-- SET TASK --
Return all of the entries exactly, with nothing added or left out.
────────────────────
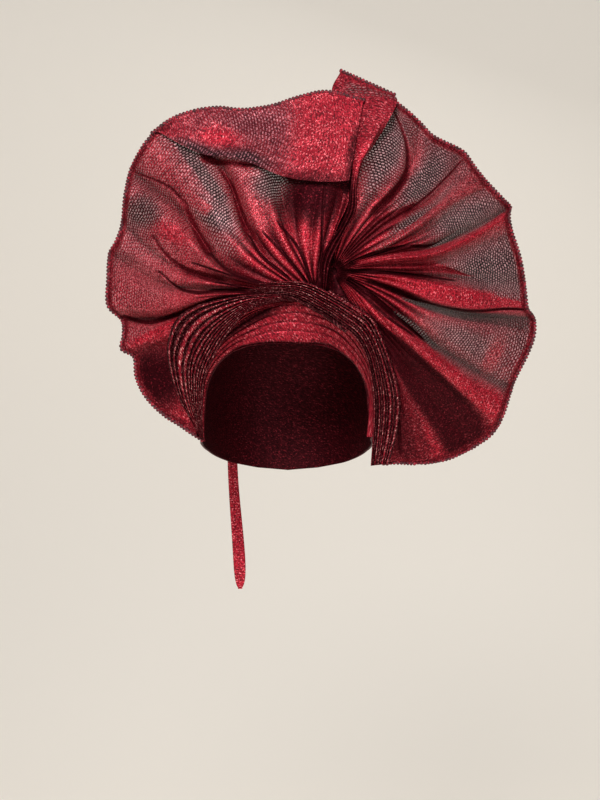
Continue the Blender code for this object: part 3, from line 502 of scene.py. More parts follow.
# Hollow between the crest, the knot and the root of the right fan.
# Columns: left edge x, z and right edge x, z (shares of FAN_REACH), then how far forward the left edge, the
# right edge and the middle lie (shares of KNOT_DEPTH).
HOLLOW = (
    (0.27, 1.4, 0.345, 1.4, 0.86, 0.86, 0.86),
    (0.245, 1.25, 0.345, 1.25, 0.85, 0.85, 0.85),
    (0.225, 1.1, 0.345, 1.08, 0.85, 0.86, 0.84),
    (0.2, 1.0, 0.32, 0.97, 0.88, 0.87, 0.84),
    (0.175, 0.93, 0.3, 0.88, 0.93, 0.9, 0.85),
    (0.18, 0.85, 0.3, 0.81, 1.0, 0.93, 0.87),
    (0.185, 0.785, 0.33, 0.745, 0.98, 0.95, 0.9),
    (0.09, 0.772, 0.335, 0.715, 0.93, 0.94, 0.89),
    (0.01, 0.768, 0.335, 0.7, 0.91, 0.94, 0.9),
    (0.01, 0.762, 0.335, 0.69, 0.96, 0.97, 0.96),
    (0.01, 0.752, 0.335, 0.68, 1.01, 1.0, 1.025),
)
HOLLOW_COLUMNS = 40
HOLLOW_ROWS = 80
HOLLOW_SHADE = 0.9

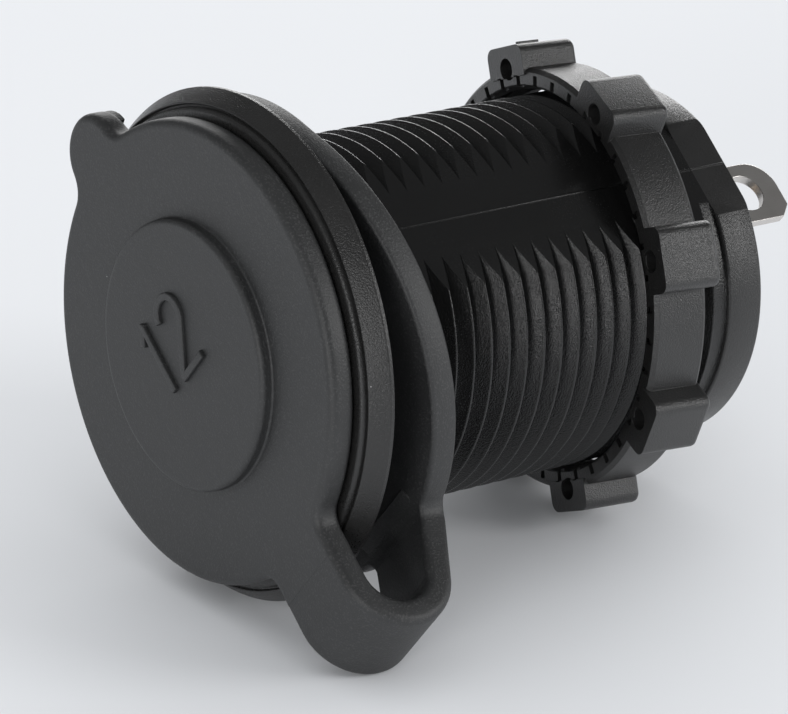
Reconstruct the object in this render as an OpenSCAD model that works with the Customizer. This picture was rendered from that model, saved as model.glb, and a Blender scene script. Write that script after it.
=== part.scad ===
────────────────────
-- TASK RESPONSE --
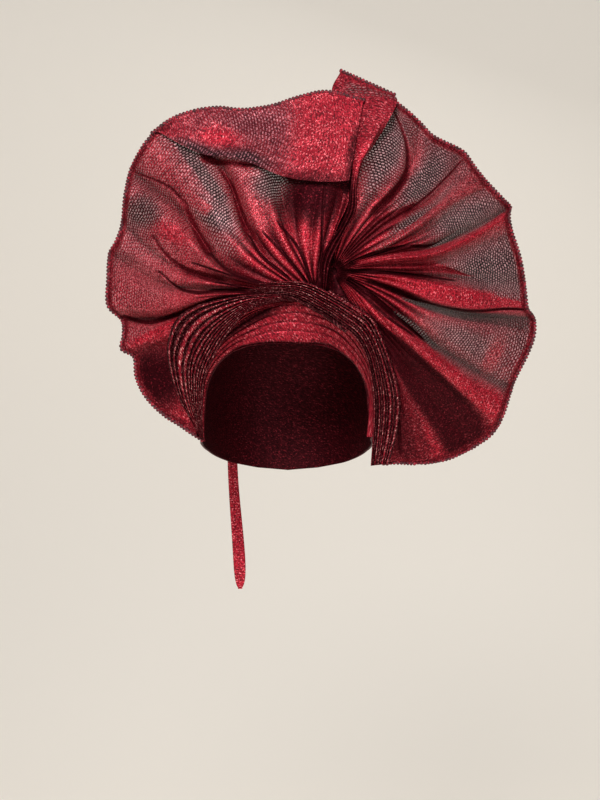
Continue the Blender code for this object: part 3, from line 502 of scene.py. More parts follow.
# Hollow between the crest, the knot and the root of the right fan.
# Columns: left edge x, z and right edge x, z (shares of FAN_REACH), then how far forward the left edge, the
# right edge and the middle lie (shares of KNOT_DEPTH).
HOLLOW = (
    (0.27, 1.4, 0.345, 1.4, 0.86, 0.86, 0.86),
    (0.245, 1.25, 0.345, 1.25, 0.85, 0.85, 0.85),
    (0.225, 1.1, 0.345, 1.08, 0.85, 0.86, 0.84),
    (0.2, 1.0, 0.32, 0.97, 0.88, 0.87, 0.84),
    (0.175, 0.93, 0.3, 0.88, 0.93, 0.9, 0.85),
    (0.18, 0.85, 0.3, 0.81, 1.0, 0.93, 0.87),
    (0.185, 0.785, 0.33, 0.745, 0.98, 0.95, 0.9),
    (0.09, 0.772, 0.335, 0.715, 0.93, 0.94, 0.89),
    (0.01, 0.768, 0.335, 0.7, 0.91, 0.94, 0.9),
    (0.01, 0.762, 0.335, 0.69, 0.96, 0.97, 0.96),
    (0.01, 0.752, 0.335, 0.68, 1.01, 1.0, 1.025),
)
HOLLOW_COLUMNS = 40
HOLLOW_ROWS = 80
HOLLOW_SHADE = 0.9

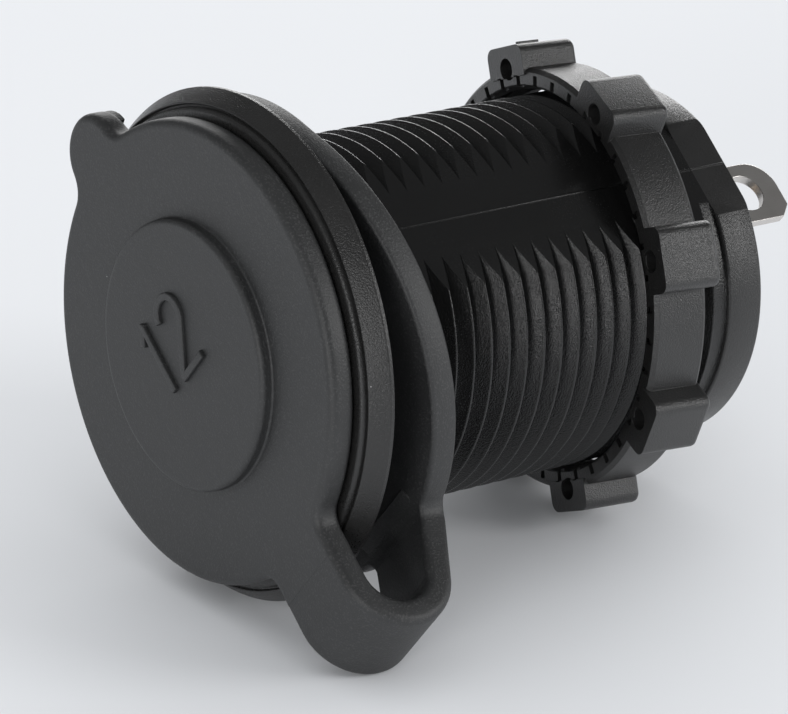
Reconstruct the object in this render as an OpenSCAD model that works with the Customizer. This picture was rendered from that model, saved as model.glb, and a Blender scene script. Write that script after it.
=== part.scad ===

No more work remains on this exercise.